Киссинджер не уточняет, каковы же будут последствия того, что внешнеполитические достижения администрации Никсона так и не стали «надеждой школы американской внешней политики», что означало бы «перекалибровку не только стратегии, но и мышления (mindset)». Раз этого не произошло, то остаётся дать определение тому пути вечной гегемонии, на который встали США после Никсона и по которому идут до сих пор, рискуя «потерять все», как подозревают многие, в том числе в самой Америке.

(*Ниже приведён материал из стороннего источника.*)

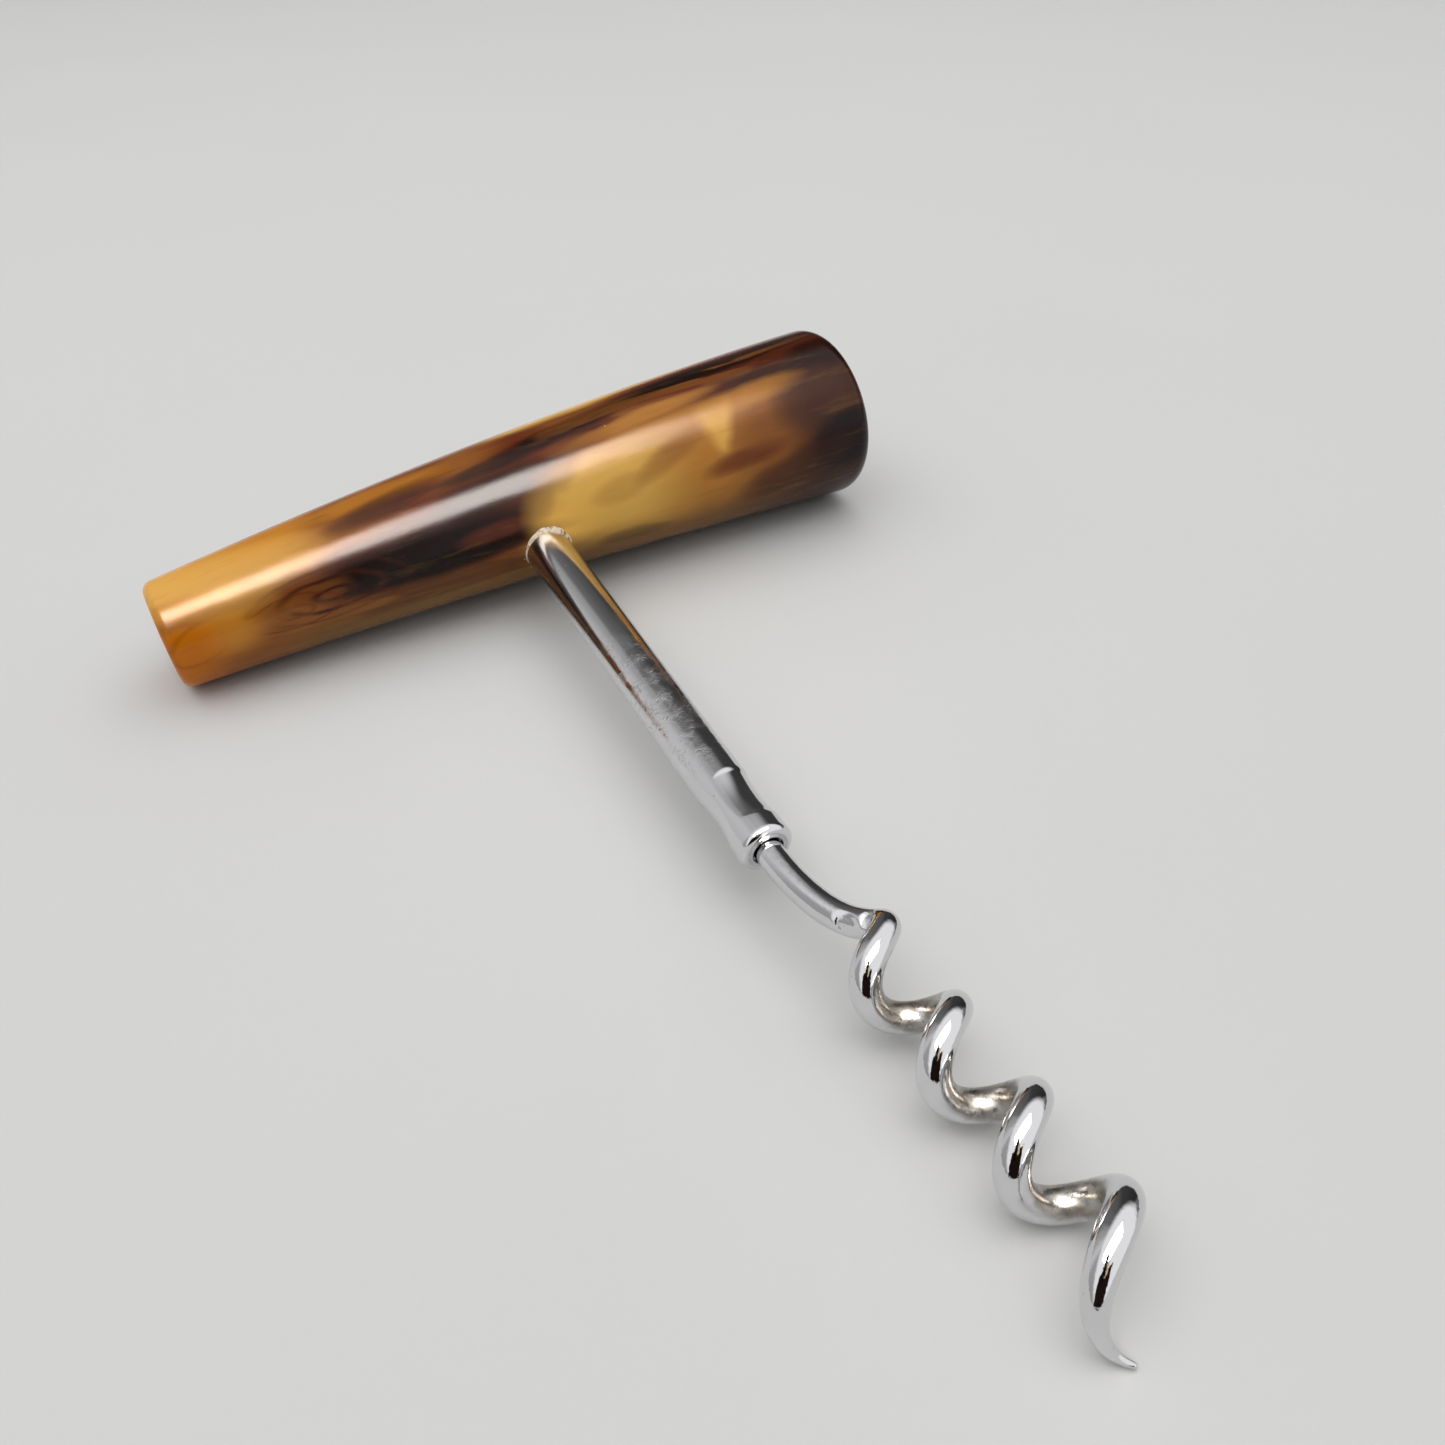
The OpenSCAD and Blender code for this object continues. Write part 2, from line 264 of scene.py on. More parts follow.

Стоило ли вообще предавать анафеме многополярность, когда она уже существовала в указанном ограниченном формате в эпоху Холодной войны? Присущее американским элитам высокомерие (hubris), похоже, полагало, что Россию можно списать как историческую державу, а Китай, став капиталистическим, добровольно примет «американское лидерство».
Идеально, в том числе с учетом опыта последних 30 лет, подходят мысли о природе государства Элиаса Канетти в его эпохальной работе «Масса и власть» (1960 год). Он - максималист-анархист по отношению к государству, которое, на его взгляд, произрастает на страхе смерти и для которого смерть служит основным орудием власти (тут ему мог бы ответить Томас Гоббс с его идеей минимального государства как средства предотвращения «войны всех против всех»). Как и постмодернисты, он делает выводы из опыта фашизма/нацизма. Но если их приложить к Америке, озабоченной утверждением и поддержанием своей гегемонии посредством политики «с позиции силы» и стратегии «сдерживания», то, действительно, получается, что властитель - это герой, стоящий над трупами павших. Смерть - его единственное средство выживания, будь то конфликты на Ближнем Востоке, включая Палестино-израильский, или на Украине. Везде умирают другие.
Возможно ли, что есть какая-то логика истории в том, что когда тоталитаризм пал на уровне государств, он должен заявить о себе на уровне международных отношений и стать средством его посмертной реабилитации?
Александр Крамаренко, директор Института актуальных международных проблем Дипакадемии МИД России, Чрезвычайный и полномочный посол.